En las próximas semanas podremos comprobar si el independentismo, acuciado como está por sus propios problemas nominales, es capaz de bajar el diapasón y tomar nota de algunas de las lecciones emanadas de los últimos cinco años de locura política. Si así fuera podrían, disponerse a gobernar de manera tranquila, tranquilizar a sus estómagos agradecidos y dependientes y obtener alguna gracia del Estado. ¿Qué? Sea mediante una nueva financiación autonómica o el inicio de algún proceso de reforma constitucional de rango menor, cualquier cesión controlada permitiría calmar las reivindicaciones, todavía calientes y con las heridas sin cicatrizar, y esperar a otra generación para su siguiente envite.

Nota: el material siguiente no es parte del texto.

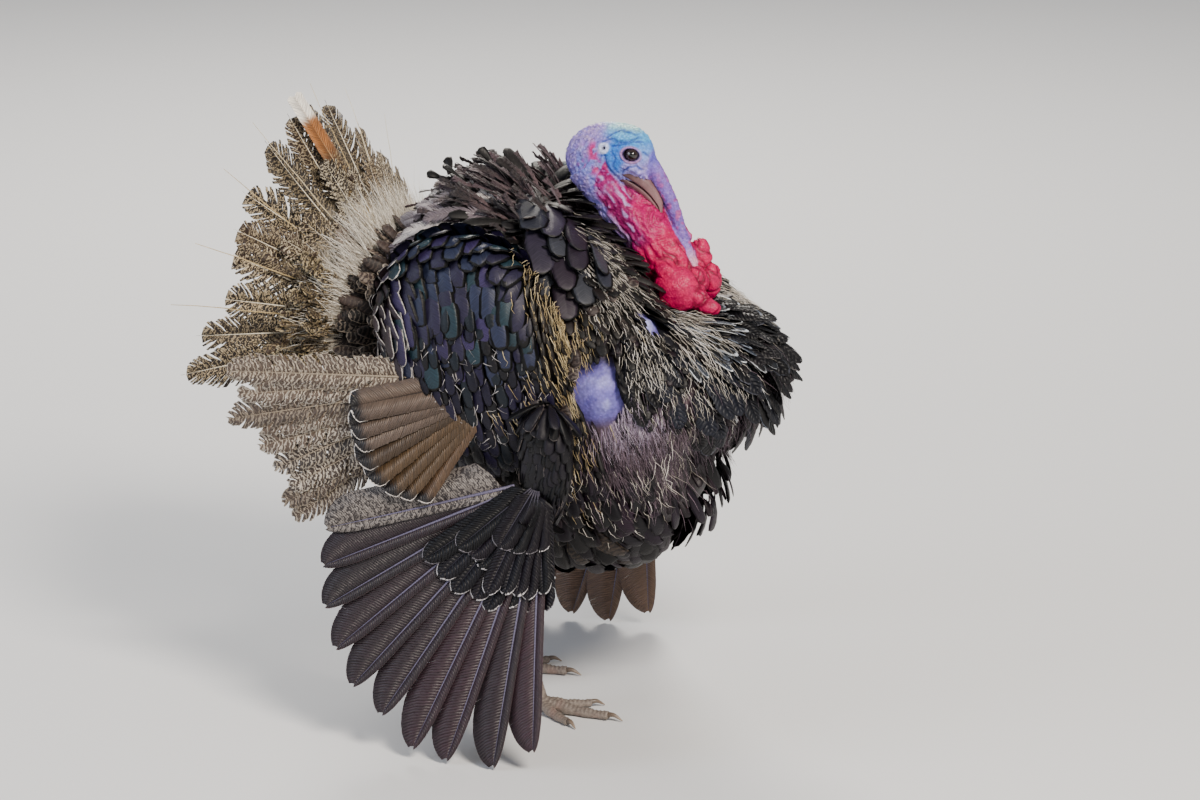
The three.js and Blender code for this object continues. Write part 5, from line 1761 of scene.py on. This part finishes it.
def fan(seat, splay, angle, inner, tip, left, right, side, roll, **make):
    """One long feather at each angle, from `inner` to `tip` mm out from the fan's seat."""
    flat = barbed(tip - inner, left, right, **make)
    heading, before, after = (
        wing_heading(angle + step, splay(angle + step), side) for step in (0, -0.02, 0.02))
    out = unit(np.cross(heading, after - before))
    out = out * np.sign(out[:, 1:2]) * side
    return lay(
        flat, seat + heading * inner, heading, out, 0.0, 0.0, roll * side, rng.normal(0, 0.012, len(angle)))


def tip_fringed(batch, start):
    """Leaves the fringe only round the feather's tip, past the share `start` of its length."""
    batch["fringe"][..., 3] *= smooth(start - 0.06, start + 0.02, share_along(batch))
    return batch


def banded(batch, colour, start, stop):
    """Turns each feather to one colour from a share of its length on, softly between `start` and `stop`."""
    inside = smooth(start, stop, share_along(batch))
    batch["ground"][..., :3] += (paint(colour)[:3] - batch["ground"][..., :3]) * inside[..., None]
    batch["ground"][..., 3] *= 1 - inside
    return batch


def steady(degrees):
    """The same splay at every angle of a fan."""
    return lambda angle: np.radians(degrees) + 0 * angle


PRIMARY_TIPS = np.array([284, 306, 314, 318, 306, 303, 290, 274, 256, 240], float)
BRONZE_TIPS = np.array([150.0, 158, 164, 168, 166, 160, 158, 152])
PRIMARY_COVERTS = [  # count, first and last angle, tip, half width, distance from the body
    (8, -84, -142, 152, 13, 5),
    (7, -86, -138, 112, 13, 8),
    (5, -84, -112, 132, 11, 11),
    (4, -86, -118, 80, 14, 13),
]


def primaries_of(side):
    """Ten, narrow in front of the shaft; the last is pale and barred, like the secondaries beside it."""
    first, step = math.radians(-88) + SWING[side], math.radians(-8.4)
    angle = first + step * np.arange(10)
    left, right = (10.0, 32.0) if side < 0 else (32.0, 10.0)
    laid = fan(
        WRISTS[side] + [0, 2.0 * side, 0], lambda a: np.radians(14 - 5 * (a - first) / (step * 10)), angle,
        30, PRIMARY_TIPS - 1, left, right, side, 0.10, clumps=80, sweep=0.75, rag=0.006, split=0.0003,
        shaft=2.0, pinch=0.04, outline=lambda v: blunt(v, 0.12, 0.8))
    ground = mixed(10, "#33232f", "#402b37", "#291d28", spread_of=0.1)
    ground[9] = paint("#8d8783")
    bars = np.where(np.arange(10) > 8, 0.9, 0.12)
    fringe = mixed(10, "#5a464a")
    fringe[9] = paint("#3a3233")
    return coloured(laid, ground, fringe, bars, 0.5, "#77738a", "#7a6454")


def primary_coverts_of(side):
    rows = []
    for count, start, end, tip, wide, rise in PRIMARY_COVERTS:
        angle = np.radians(np.linspace(start, end, count)) + SWING[side]
        tips = tip * np.linspace(0.9, 1, count) * rng.uniform(0.96, 1.04, count)
        row = fan(
            WRISTS[side] + [0, side * rise, 0], steady(12.0), angle, 10, tips, wide, wide, side, 0.12,
            clumps=30, rag=0.02, split=0.003, shaft=1.0)
        row = coloured(
            row, ("#14131c", "#1c1a26", "#221a26"), ("#cfcccd", "#8f8b90"), 0.0, 0.8, "#55525f", "#4c3d38")
        rows.append(tip_fringed(row, 0.93))
    return rows


def secondaries_of(side):
    angle = np.radians(np.linspace(-142, -178, 9) + rng.normal(0, 0.8, 9))
    tips = (262 + 30 * np.sin((math.radians(-143) - angle) * 2.2)) * rng.uniform(0.93, 1.03, 9)
    laid = fan(
        ELBOW * [1, side, 1] + [0, side * -12, 0], steady(4.5), angle, 60, tips, 15, 19, side, 0.2,
        clumps=62, sweep=0.8, rag=0.10, split=0.008, wear=0.05, shaft=1.7,
        outline=lambda v: blunt(v, 0.12, 0.8))
    return coloured(
        laid, ("#5d5047", "#6e6055", "#4a403a"), ("#b3a99b", "#c2b9ac", "#9c9183"), 0.9, 0.8, "#a89c8c",
        "#8a7c70")


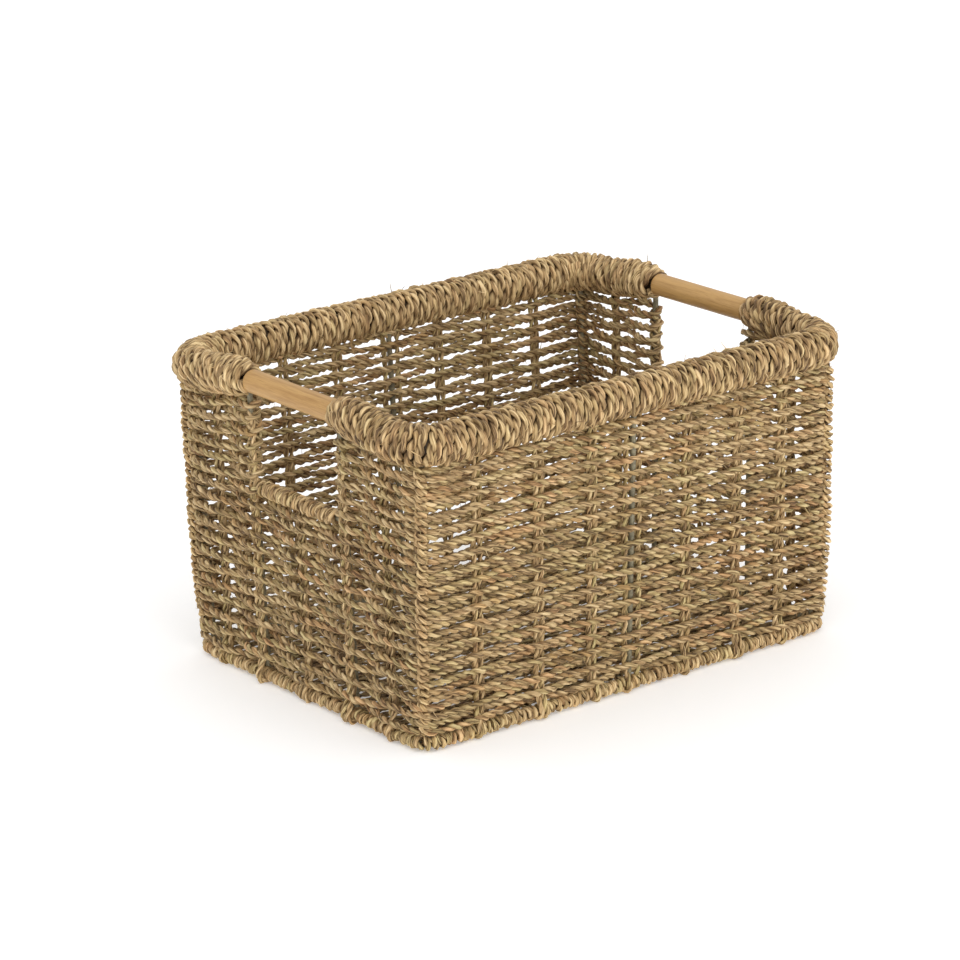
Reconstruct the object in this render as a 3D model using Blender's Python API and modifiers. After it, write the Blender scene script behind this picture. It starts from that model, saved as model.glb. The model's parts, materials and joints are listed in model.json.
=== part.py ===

Una de las principales lecciones que debemos extraer del quinquenio independentista es que sus promotores no se amilanarán en el futuro próximo
Porque, no lo olvidemos, una de las principales lecciones que debemos extraer del quinquenio independentista es que sus promotores no se amilanarán en el futuro próximo por más Unión Europea que se construya, por más globalización que se extienda por el planeta y por más límites internos que se impongan. Es algo que quienes no conviven en este territorio han demostrado comprender con alguna dificultad en los últimos tiempos. Cuando la ideología vive tan próxima a la actitud de creencia religiosa del nacionalismo catalán, lo que sucede es que se adapta y confunde con el terreno y el sentimiento se adecúa a los tiempos para sobrevivir entre generaciones. Y, periódicamente, quiere evangelizar y convertir a su religión de nuevo. Vamos, que los púlpitos han cambiado y resulta ya más peligroso Oriol Junqueras sin necesidad de enfundarse una casulla o portar un báculo (pese a lo bien que le sentaría) que el obispo de Solsona o el arzobispo de Tarragona.